Os Luteranos subdividiam-se em «liberais» e «restabelecidos» e os Católicos, por seu turno, em molinistas e jansenistas, estes à beira do cisma, que em 1701 firmaram, ao separarem de Roma o bispado de Utrecht.

Para além destas Igrejas havia ainda outras, notadamente dos Menonitas, também chamados Anabaptistas, por haverem repudiado o profeta S. João, e borboritae ou stercorarii, por acolherem pessoas impuras, os quais tiveram também o seu cisma com os mamilares, «parte qu'un jeune homme avoit pris la liberté de manier la gorge d'une filie qui luy estoit accordée et qu'il devoit épouser dans peu de jours. Il y en a eu qui soutenoient qu´il falloit l'excommunier, et les autres ayant condamné cette rigueur, il arriva de là un schisme entre eux. Ceux qui ne voulurent pas qu'on excommuniast le jeune homme furent appelez Mamillarii ».

Independentes das Igrejas, formando em todo o caso uma espécie de seita, viviam os libertinos ou incrédulos. Stoupe não esqueceu de apontar o non credo deles ao teólogo de Berna, e para que o elenco das religiões dos holandeses fosse completo referia-lhe ainda a existência «d’un homme illustre et sçavant qui à ce que l'on m'a asseuré, a un grand nombre de sectateurs, qui sont entierement attachez à ses sentiments. C'est un homme qui est né Juif, qui s'appele Spinoza, qui n'a point abjuré la Religion chrétienne; aussi il est trés-méchant Juif et n'est pas meilleur Chrestien».

Stoupe refere ao seu correspondente as opiniões que Espinosa ousara propor no Tratado Teológico-Político. Vê-las-emos adiante; baste-nos por agora o panorama das correntes religiosas, que se divisa do seu livro.

Além da variedade dos credos, havia diversidade de critérios interpretativos da Bíblia.
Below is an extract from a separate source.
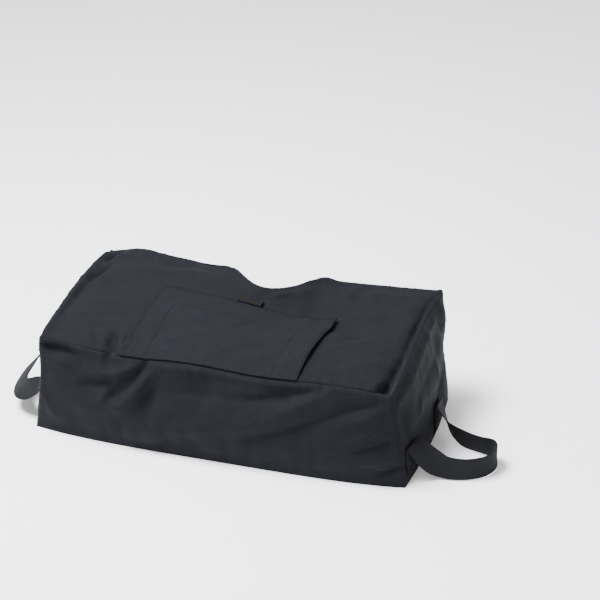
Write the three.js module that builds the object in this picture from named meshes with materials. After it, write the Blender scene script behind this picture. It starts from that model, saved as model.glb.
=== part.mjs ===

Voet, opositor intransigente do cartesianismo, ensinava em Utrecht a interpretação ortodoxa e formalista; pelo contrário Jan Coccejus, em Leide, uma interpretação alegórica e aventurosa. Ambos tinham discípulos, isto é, continuadores mais ou menos místicos ou racionalistas Voet, o filho, o neto, Regner de Mansvelt e Jacob van Lodensteyn, pastor patriota; Coccejus, F. Burmann, J. de Labadie, Louis Meyer, o amigo de Espinosa, autor da Philosophia Sacrae Scripturae interpres, exercitatio paradoxa (1663), Lambert van Velthuysen, autor do De usu rationis in interpretatione Sacrae Scripturae (1668) e Louis de Wolzogue, que neste mesmo ano publicara o De S. Scripturarum interpretatione.

De modo geral, a diversidade das interpretações procedia do respeito ou do abandono, maiores ou menores, da tradição; da conceção alegórica ou realista das Escrituras; da colaboração solicitada à filosofia, principalmente cartesiana, e do método e âmbito conferidos à razão crítica.
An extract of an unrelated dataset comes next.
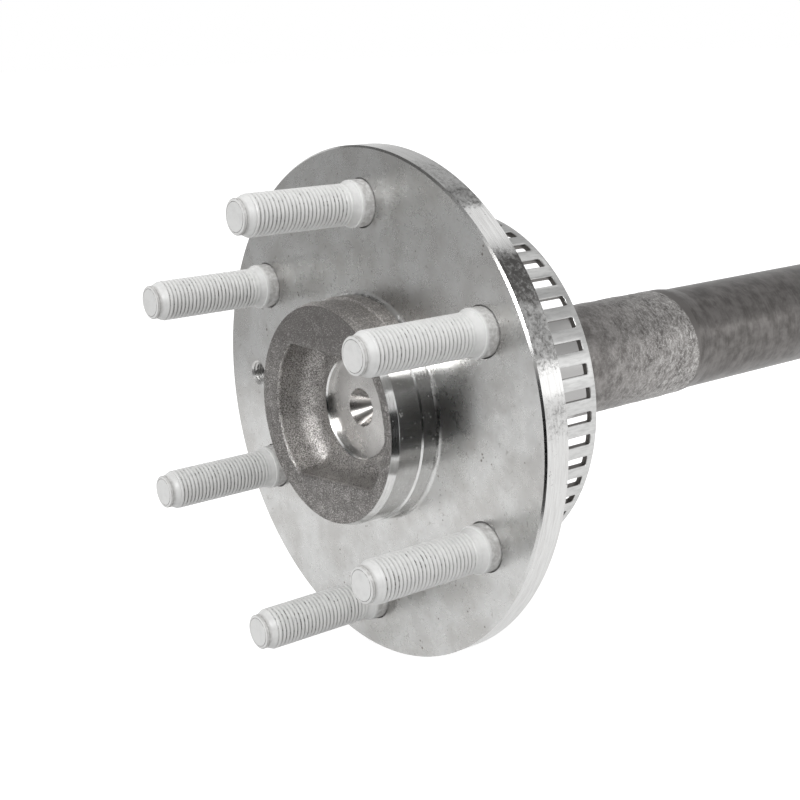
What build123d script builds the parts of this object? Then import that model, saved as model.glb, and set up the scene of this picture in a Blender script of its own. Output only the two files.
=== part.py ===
from build123d import *
from math import cos, pi, radians, sin, tan
import os

# Rear axle shaft of a light truck: a forging with its wheel flange, six pressed studs and a tone ring.
# Millimetres. The origin is the middle of the flange's wheel face, +Y runs along the shaft to its
# inner end, +Z is up, and the studs point to -Y. Angles are measured in the XZ plane from +X to +Z.

# Wheel flange
flange_r = 88.7
flange_thickness = 10.0
flange_edge_chamfer = 0.8

# Wheel bolt circle
stud_count = 6
bolt_circle_r = 69.85
first_stud_angle = 30.0

# Hub: a rough forged face, and two machined steps on its side that centre the wheel and the rotor
hub_height = 18.3
wheel_pilot_r = 38.3
rotor_pilot_r = 39.0
rotor_pilot_length = 6.8
pilot_step_length = 0.4
pilot_lead_length = 2.6
pilot_lead_depth = 1.0
pilot_root_fillet = 1.8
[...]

Às divergências confessionais, teológicas e escriturárias, como seu corolário, veio acrescentar-se terceiro desacordo, de substância política. Devia o Estado ser espectador, mais ou menos neutral, do conflito de credos e opiniões, ou, pelo contrário, a dava do pretor socorrer o múnus do pastor?
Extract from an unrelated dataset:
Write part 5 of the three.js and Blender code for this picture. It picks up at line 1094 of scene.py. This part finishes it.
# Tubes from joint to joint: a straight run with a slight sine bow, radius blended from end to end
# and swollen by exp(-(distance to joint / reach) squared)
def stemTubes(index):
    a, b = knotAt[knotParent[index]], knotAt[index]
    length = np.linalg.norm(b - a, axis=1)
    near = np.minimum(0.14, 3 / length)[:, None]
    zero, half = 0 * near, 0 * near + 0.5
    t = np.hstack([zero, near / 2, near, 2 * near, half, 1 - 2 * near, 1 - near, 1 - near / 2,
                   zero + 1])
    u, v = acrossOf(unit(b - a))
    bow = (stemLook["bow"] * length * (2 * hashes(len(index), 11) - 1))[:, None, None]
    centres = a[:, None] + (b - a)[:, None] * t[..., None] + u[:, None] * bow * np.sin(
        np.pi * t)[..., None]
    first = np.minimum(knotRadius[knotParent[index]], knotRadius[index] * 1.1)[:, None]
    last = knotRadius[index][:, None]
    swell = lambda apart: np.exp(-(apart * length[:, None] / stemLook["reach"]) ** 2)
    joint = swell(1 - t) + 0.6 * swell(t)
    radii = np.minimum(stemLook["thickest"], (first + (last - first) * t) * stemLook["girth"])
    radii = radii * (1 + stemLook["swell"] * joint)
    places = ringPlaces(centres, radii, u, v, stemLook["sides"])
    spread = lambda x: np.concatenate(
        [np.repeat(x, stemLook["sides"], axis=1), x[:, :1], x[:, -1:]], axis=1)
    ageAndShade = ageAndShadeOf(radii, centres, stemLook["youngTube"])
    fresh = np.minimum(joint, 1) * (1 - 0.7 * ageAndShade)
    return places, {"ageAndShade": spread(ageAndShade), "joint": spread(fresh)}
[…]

A Igreja calvinista aspirava à unidade confessional e ao mando político. Alguns amantes da tolerância vaticinavam-lhe o triunfo, que parecia avizinhar-se e alcançou em 1672, após o assassinato de Jan de Witt e a substituição da República pelo Stathouder ou lugar-tenente da realeza; receosos, temiam que sobre a terra livre das Províncias Unidas tombasse a opacidade compacta, rancorosa e implacável, do génio obstinado de Calvino.

A índole independente dos indivíduos, assim como os costumes e o liberalismo de Jan de Witt não se ofendiam com a variedade de cultos; ofendiam-se, sim, com a ausência de credo, a libertinagem intelectual e o Socinianismo, que a muitos se afigurava racionalismo ateísta. Não eram a variedade de credos e o ardor das controvérsias teológicas —Geen Ketter sonder Letter, cada cabeça, cada sentença — prova exuberante do florescimento da religiosidade?